Data section
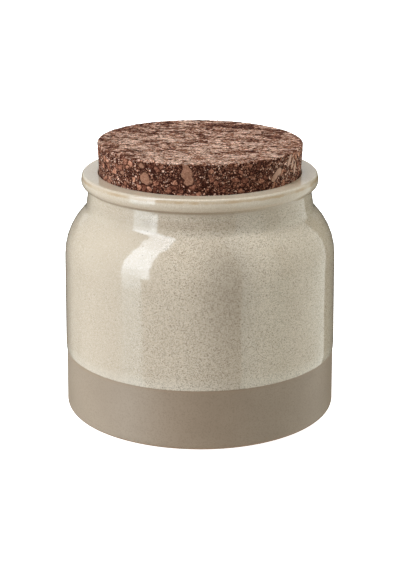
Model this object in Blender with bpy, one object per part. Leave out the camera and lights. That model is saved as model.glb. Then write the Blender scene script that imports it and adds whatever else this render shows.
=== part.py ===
# Ceramic storage jar with an agglomerated cork stopper.
# Metres, +Z up, origin at the centre of the foot on the surface it stands on.

import math

import bmesh
import bpy
from mathutils import Matrix, Vector

MM = 0.001

# Outer sizes of the jar, in millimetres, as radius and height
RIM_TOP_Z = 105.4
RIM_EDGE_R = 51.23
BEAD_R = 51.48
BEAD_Z = 99.4
GROOVE_R = 48.72
GROOVE_Z = 99.16
COLLAR_TOP_R = 48.23
COLLAR_TOP_Z = 97.59
COLLAR_R = 49.52
COLLAR_Z = 89.94
SHOULDER_SLOPE = 47.14
SHOULDER_ROUND = 27.75
WALL_TOP_R = 58.9
GLAZE_R = 59.7
GLAZE_Z = 26.6
GLAZE_STEP = 0.35
GLAZE_LIP = 2.2
FOOT_R = 59.7
FOOT_ROUND = 2.0

# Mouth that takes the stopper. The jar is shut, so its body is solid below the mouth
MOUTH_R = 44.1
MOUTH_ROUND = 0.9
MOUTH_FLOOR_R = 43.4
MOUTH_FLOOR_Z = 89.8

# Underside: a foot ring round a shallow recess
FOOT_RING = 7.0
RECESS = 1.2

# Cork stopper: a cone frustum that tapers downwards
CORK_TOP_Z = 118.6
CORK_TOP_R = 44.2
CORK_HEIGHT = 28.0
CORK_TAPER = 3.0
CORK_ROUND = 0.8
CORK_LEAN = 0.5
CORK_SHIFT_X = 0.15

# Fineness: facets round the axis, and the largest turn (degrees) and chord of an outline's arc
SEGMENTS = 72
ARC_STEP = 24.0
ARC_CHORD = 3.2


def rounded_outline(corners):
    """Turn corners (radius, height, fillet) into points, with an arc in each filleted corner."""
    points = []
    last = len(corners) - 1
    for i, (r, z, fillet) in enumerate(corners):
        corner = Vector((r, z))
        if fillet <= 0.0 or i in (0, last):
            points.append(corner)
            continue
        back = (Vector(corners[i - 1][:2]) - corner).normalized()
        ahead = (Vector(corners[i + 1][:2]) - corner).normalized()
        half = back.angle(ahead) / 2.0
        centre = corner + (back + ahead).normalized() * fillet / math.sin(half)
        start = corner + back * fillet / math.tan(half) - centre
        end = corner + ahead * fillet / math.tan(half) - centre
        turn = start.angle_signed(end)
        count = max(2, math.ceil(abs(math.degrees(turn)) / ARC_STEP), round(abs(turn) * fillet / ARC_CHORD))
        for k in range(count + 1):
            a = -turn * k / count
            x = start.x * math.cos(a) - start.y * math.sin(a)
            y = start.x * math.sin(a) + start.y * math.cos(a)
            points.append(centre + Vector((x, y)))
    return points


def jar_outline():
    """Half section of the jar, from the mouth's floor over the rim to the underside's centre."""
    slope = math.tan(math.radians(SHOULDER_SLOPE))
    wall_top_z = COLLAR_Z - (WALL_TOP_R - COLLAR_R) * slope
    ring_inner_r = FOOT_R - FOOT_RING
    return rounded_outline([
        (0.0, MOUTH_FLOOR_Z, 0.0),
        (MOUTH_FLOOR_R, MOUTH_FLOOR_Z, 0.0),
        (MOUTH_R, RIM_TOP_Z, MOUTH_ROUND),
        (RIM_EDGE_R, RIM_TOP_Z, 0.7),
        (BEAD_R, BEAD_Z, 2.7),
        (GROOVE_R, GROOVE_Z, 0.25),
        (COLLAR_TOP_R, COLLAR_TOP_Z, 0.3),
        (COLLAR_R, COLLAR_Z, 3.3),
        (WALL_TOP_R, wall_top_z, SHOULDER_ROUND),
        (GLAZE_R, GLAZE_Z + GLAZE_LIP, 0.0),
        (GLAZE_R - GLAZE_STEP / 2.0, GLAZE_Z, 0.0),
        (GLAZE_R - GLAZE_STEP, GLAZE_Z - GLAZE_STEP / 2.0, 0.0),
        (FOOT_R, 0.0, FOOT_ROUND),
        (ring_inner_r, 0.0, 0.0),
        (ring_inner_r - RECESS, RECESS, 0.0),
        (0.0, RECESS, 0.0),
    ])


def principled(name, colour, roughness, metallic=0.0, coat=0.0):
    """A plain Principled material."""
    material = bpy.data.materials.new(name)
    material.use_nodes = True
    shader = material.node_tree.nodes["Principled BSDF"]
    shader.inputs["Base Color"].default_value = (*colour, 1.0)
    shader.inputs["Roughness"].default_value = roughness
    shader.inputs["Metallic"].default_value = metallic
    shader.inputs["Coat Weight"].default_value = coat
    material.diffuse_color = (*colour, 1.0)
    return material


def add_object(name, bm, material, sharp=40.0):
    """Store a bmesh as a named object, shaded smooth with its edges kept crisp."""
    mesh = bpy.data.meshes.new(name)
    bmesh.ops.recalc_face_normals(bm, faces=bm.faces)
    bm.to_mesh(mesh)
    bm.free()
    mesh.shade_smooth()
    mesh.set_sharp_from_angle(angle=math.radians(sharp))
    mesh.materials.append(material)
    obj = bpy.data.objects.new(name, mesh)
    bpy.context.scene.collection.objects.link(obj)
    return obj


def make_jar(material):
    """The jar: one half section spun about Z."""
    bm = bmesh.new()
    verts = [bm.verts.new((p.x * MM, 0.0, p.y * MM)) for p in jar_outline()]
    edges = [bm.edges.new(pair) for pair in zip(verts, verts[1:])]
    bmesh.ops.spin(bm, geom=verts + edges, cent=(0.0, 0.0, 0.0), axis=(0.0, 0.0, 1.0),
                   angle=math.tau, steps=SEGMENTS, use_duplicate=False)
    bmesh.ops.remove_doubles(bm, verts=bm.verts, dist=0.00001)
    return add_object("jar", bm, material)


def make_cork(material):
    """The stopper: a tapered plug with rounded edges that rests in the mouth."""
    bm = bmesh.new()
    bottom_r = CORK_TOP_R - CORK_HEIGHT * math.tan(math.radians(CORK_TAPER))
    bmesh.ops.create_cone(bm, cap_ends=True, segments=SEGMENTS, radius1=bottom_r * MM,
                          radius2=CORK_TOP_R * MM, depth=CORK_HEIGHT * MM,
                          matrix=Matrix.Translation((0.0, 0.0, -CORK_HEIGHT * MM / 2.0)))
    cork = add_object("cork", bm, material)
    cork.location = (CORK_SHIFT_X * MM, 0.0, CORK_TOP_Z * MM)
    cork.rotation_euler = (0.0, math.radians(CORK_LEAN), 0.0)
    bevel = cork.modifiers.new("edge_round", "BEVEL")
    bevel.width = CORK_ROUND * MM
    bevel.segments = 3
    bevel.limit_method = "ANGLE"
    bevel.angle_limit = math.radians(40.0)
    return cork


def main():
    for obj in list(bpy.data.objects):
        bpy.data.objects.remove(obj, do_unlink=True)
    make_jar(principled("glazed_stoneware", (0.56, 0.50, 0.39), 0.25, coat=0.5))
    make_cork(principled("cork_agglomerate", (0.16, 0.08, 0.055), 0.85))


main()
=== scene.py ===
import math

import bpy
from bpy.props import FloatProperty, FloatVectorProperty, IntProperty, PointerProperty
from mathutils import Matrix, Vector


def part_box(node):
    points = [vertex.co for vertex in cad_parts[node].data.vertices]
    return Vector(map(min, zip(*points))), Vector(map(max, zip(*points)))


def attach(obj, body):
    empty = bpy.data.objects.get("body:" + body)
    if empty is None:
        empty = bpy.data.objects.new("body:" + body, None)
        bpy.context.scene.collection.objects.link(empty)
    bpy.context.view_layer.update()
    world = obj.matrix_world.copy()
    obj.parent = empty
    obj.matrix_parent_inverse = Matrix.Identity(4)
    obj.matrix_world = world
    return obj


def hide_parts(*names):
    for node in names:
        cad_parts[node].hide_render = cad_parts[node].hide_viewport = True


bl_info = {
    "name": "Stoneware storage jar",
    "version": (1, 0, 0),
    "blender": (4, 5, 0),
    "location": "3D View > Sidebar > Jar",
    "description": "Turns a glazed stoneware jar with a pressed-cork stopper and sets up its studio",
    "category": "Object",
}

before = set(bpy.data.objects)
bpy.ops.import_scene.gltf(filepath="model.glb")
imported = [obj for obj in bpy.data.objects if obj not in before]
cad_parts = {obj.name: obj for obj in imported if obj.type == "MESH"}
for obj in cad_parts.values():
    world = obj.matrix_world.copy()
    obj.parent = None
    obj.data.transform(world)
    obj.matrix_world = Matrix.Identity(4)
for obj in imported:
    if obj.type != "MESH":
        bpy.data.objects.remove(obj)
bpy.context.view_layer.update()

MM = 0.001
DEGREES = 180.0 / math.pi

JAR_LOW, JAR_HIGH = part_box("jar")
JAR_RADIUS = (JAR_HIGH.x - JAR_LOW.x) / 2.0
RIM_HEIGHT = JAR_HIGH.z


def length(name, text, default):
    """A length property in metres."""
    return FloatProperty(name=name, description=text, default=default, unit="LENGTH", precision=5)


def angle(name, text, degrees):
    """An angle property."""
    return FloatProperty(name=name, description=text, default=math.radians(degrees),
                         unit="ROTATION")


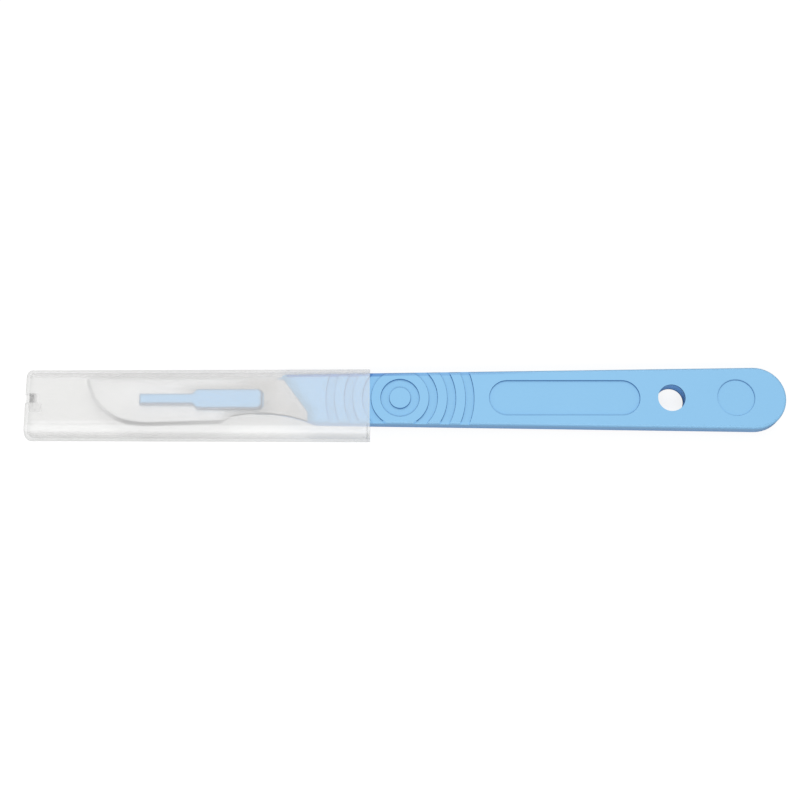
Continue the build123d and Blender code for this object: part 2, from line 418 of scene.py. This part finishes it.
PIN_CENTERS_MM = ((66.6, 0.0), (76.2, 0.0))
PIN_RADIUS_MM = 1.5
PIN_LINE_MM = (0.07, 0.0)
PIN_LEVEL_MM = -1.9


def pin_marks(tree, x, y, z):
    """The round prints of the mould's two push pins on the underside, as a thin ring each."""
    rings = [
        close_to(tree, distance_from(tree, x, y, center), PIN_RADIUS_MM, PIN_LINE_MM)
        for center in PIN_CENTERS_MM
    ]
    return times(tree, math_node(tree, "MAXIMUM", *rings), below(tree, z, PIN_LEVEL_MM))


print("round mark", 2 * MARK_RADIUS_MM, "mm across, push pins", 2 * PIN_RADIUS_MM, "mm")

# %% [markdown]
# The mould's faces were left with a fine spark texture, which scatters light and looks pale, and its walls
# were polished, so they look deeper in colour. On the outside the walls get painted light, lighter towards
# the top as if lit from above. The walls of the boss get painted shade, since they stand in the slot of the
# blade, where little light gets. One blue with more or less gloss could do for all, but the blues differ in
# the photograph, so each place has its own. The floors of the sunk places are a little duller than the
# faces.

# %% Material: blue handle plastic
FACE_BLUE = (0.234, 0.502, 0.768, 1)
FACE_BLUE_LIGHT = (0.252, 0.525, 0.792, 1)
WALL_BLUE = (0.220, 0.500, 0.920, 1)
OUTER_WALL_SHADED = (0.262, 0.500, 0.930, 1)
OUTER_WALL_LIT = (0.325, 0.635, 0.990, 1)
CORNER_SHADE_BLUE = (0.055, 0.170, 0.380, 1)
RIM_SHADE_BLUE = (0.070, 0.210, 0.520, 1)
BOSS_SHADE_BLUE = (0.070, 0.120, 0.230, 1)
SCRATCH_BLUE = (0.55, 0.75, 0.92, 1)
SEAM_BLUE = (0.42, 0.68, 0.92, 1)
WALL_TILT = (0.60, 0.25)
OUTER_WALL_MM = (-0.2, 0.2)
OUTER_WALL_RISE_MM = (-1.5, 1.0)
ROOT_MM = -26.2
BOSS_WALL_TILT = (0.86, 0.45)
HALF_THICKNESS_MM = 1.95
SUNK_FLOOR_MM = (0.12, 0.18)


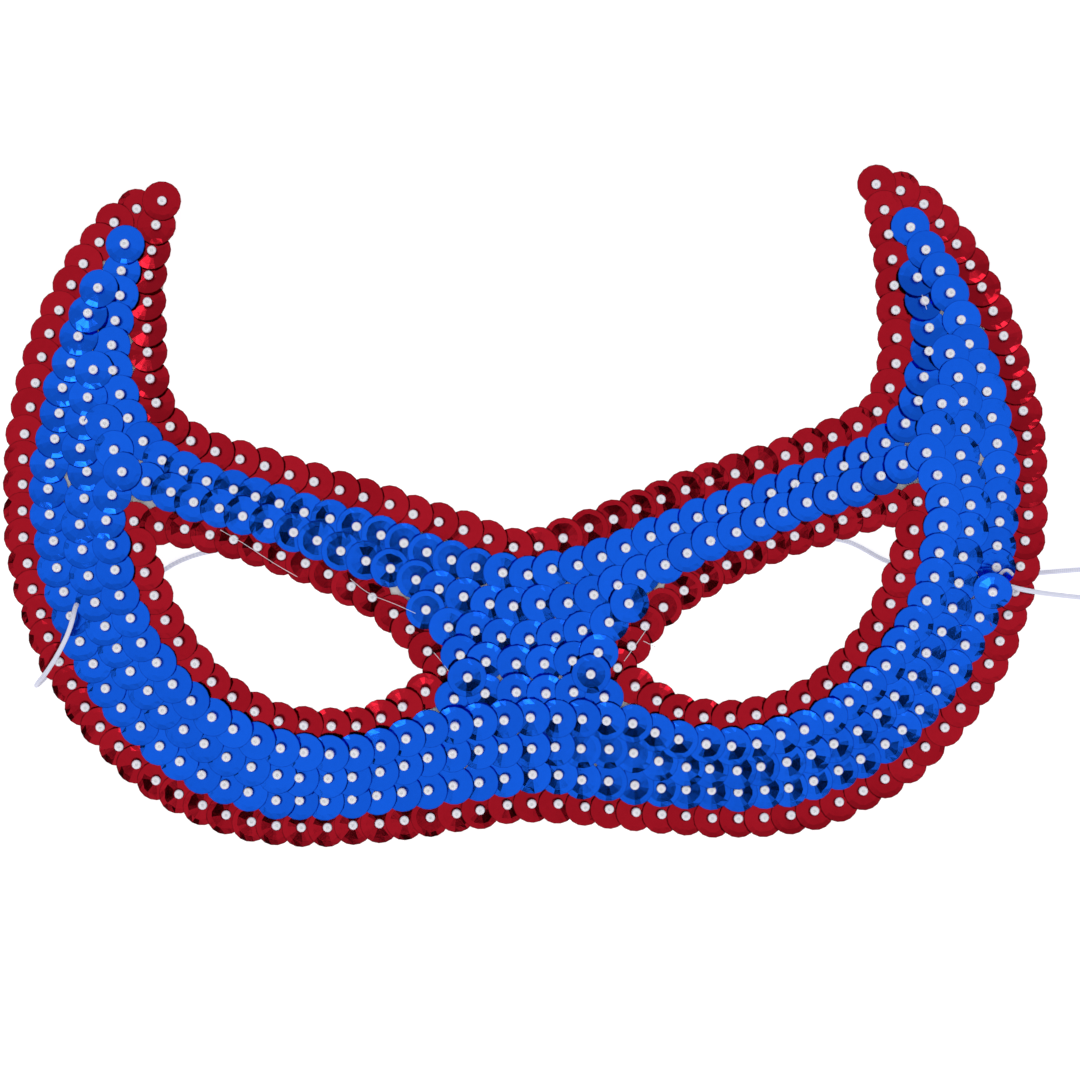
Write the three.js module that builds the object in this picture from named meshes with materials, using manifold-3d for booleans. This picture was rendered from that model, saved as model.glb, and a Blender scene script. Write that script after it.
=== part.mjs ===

Aim
Please reproduce exactly the lines above, beginning with the first and ending with the line that contains "MOUTH_FLOOR_Z = 89.8", and include nothing outside that range.

Exercise result
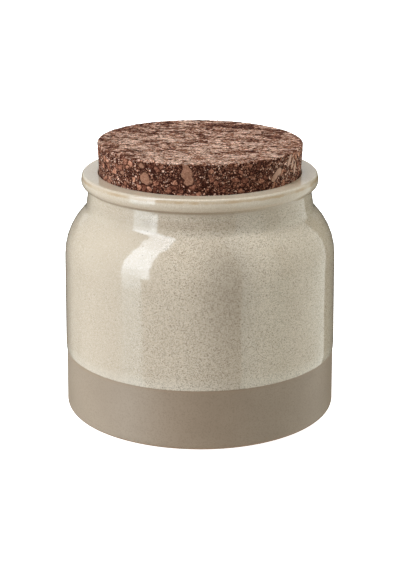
Model this object in Blender with bpy, one object per part. Leave out the camera and lights. That model is saved as model.glb. Then write the Blender scene script that imports it and adds whatever else this render shows.
=== part.py ===
# Ceramic storage jar with an agglomerated cork stopper.
# Metres, +Z up, origin at the centre of the foot on the surface it stands on.

import math

import bmesh
import bpy
from mathutils import Matrix, Vector

MM = 0.001

# Outer sizes of the jar, in millimetres, as radius and height
RIM_TOP_Z = 105.4
RIM_EDGE_R = 51.23
BEAD_R = 51.48
BEAD_Z = 99.4
GROOVE_R = 48.72
GROOVE_Z = 99.16
COLLAR_TOP_R = 48.23
COLLAR_TOP_Z = 97.59
COLLAR_R = 49.52
COLLAR_Z = 89.94
SHOULDER_SLOPE = 47.14
SHOULDER_ROUND = 27.75
WALL_TOP_R = 58.9
GLAZE_R = 59.7
GLAZE_Z = 26.6
GLAZE_STEP = 0.35
GLAZE_LIP = 2.2
FOOT_R = 59.7
FOOT_ROUND = 2.0

# Mouth that takes the stopper. The jar is shut, so its body is solid below the mouth
MOUTH_R = 44.1
MOUTH_ROUND = 0.9
MOUTH_FLOOR_R = 43.4
MOUTH_FLOOR_Z = 89.8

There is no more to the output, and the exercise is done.